6. A rack channel as set forth in claim 3, wherein the panel support flange of a leg extends inwardly over an interior of the channel.

7. An installation of elongated sheet metal rack channels supporting solar panels at a desired inclination relative to a generally flat horizontal surface, the channels having a horizontal base and spaced upstanding legs, the legs being of unequal length, the base being adapted to support ballast, the legs of a channel supporting the longitudinal edges of two solar panels between which the channel is situated, one of the longitudinal panel edges and a respective channel leg being spaced to form a gap to enable air pressure to equalize on top and bottom faces of the panel.

8. The installation of claim 7, including mechanical clamps for securing longitudinal edges of the solar panels to the channel legs.

9. The installation of claim 8, where the clamps space the longitudinal edges of the solar panels from respective channel legs to form said gap.

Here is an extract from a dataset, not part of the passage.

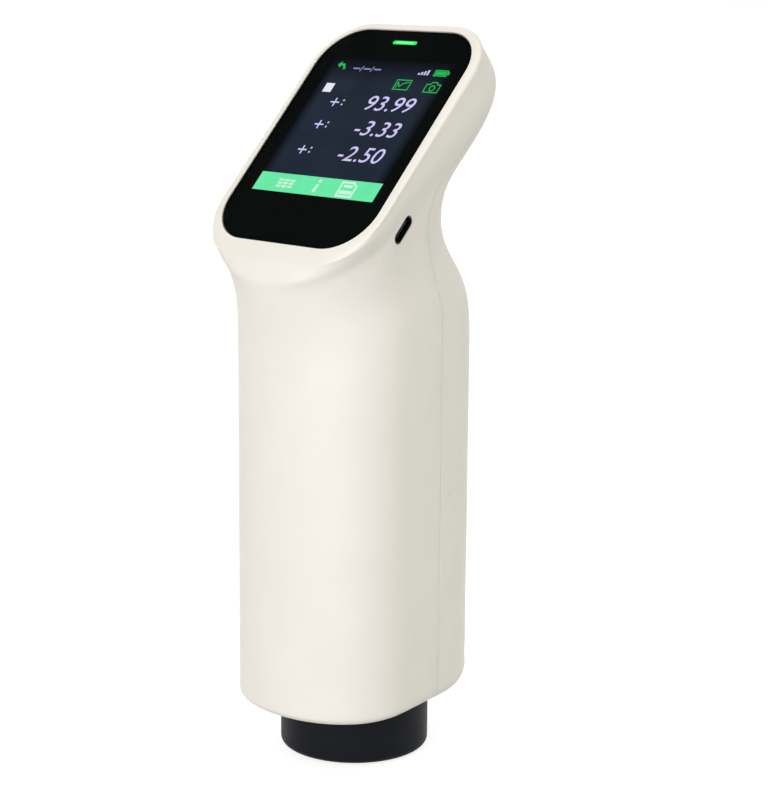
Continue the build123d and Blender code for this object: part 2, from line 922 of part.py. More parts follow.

10. A solar panel array installation comprising a multitude of elongated solar panels in spaced parallel alignment and supported in an inclined position by support members situated between adjacent panels along the longitudinal edges of the panels, and combination clamp and hinge elements pivotally connecting one longitudinal edge of a panel to an adjacent support member, the hinge elements permitting a longitudinal edge of a panel opposite said one longitudinal edge to be pivotably raised about said hinge elements while said one longitudinal edge remains connected to the adjacent support.

11. An elongated formed sheet metal rack channel for supporting solar panels at a desired inclination, the channel being formed of a single strip of sheet metal with a horizontal base and spaced upstanding legs, the legs being of unequal height and each with lower portions integral with a respective longitudinal margin of the base, a corner transition between each leg and the base following an effective radius that is relatively large in comparison to a thickness of the strip.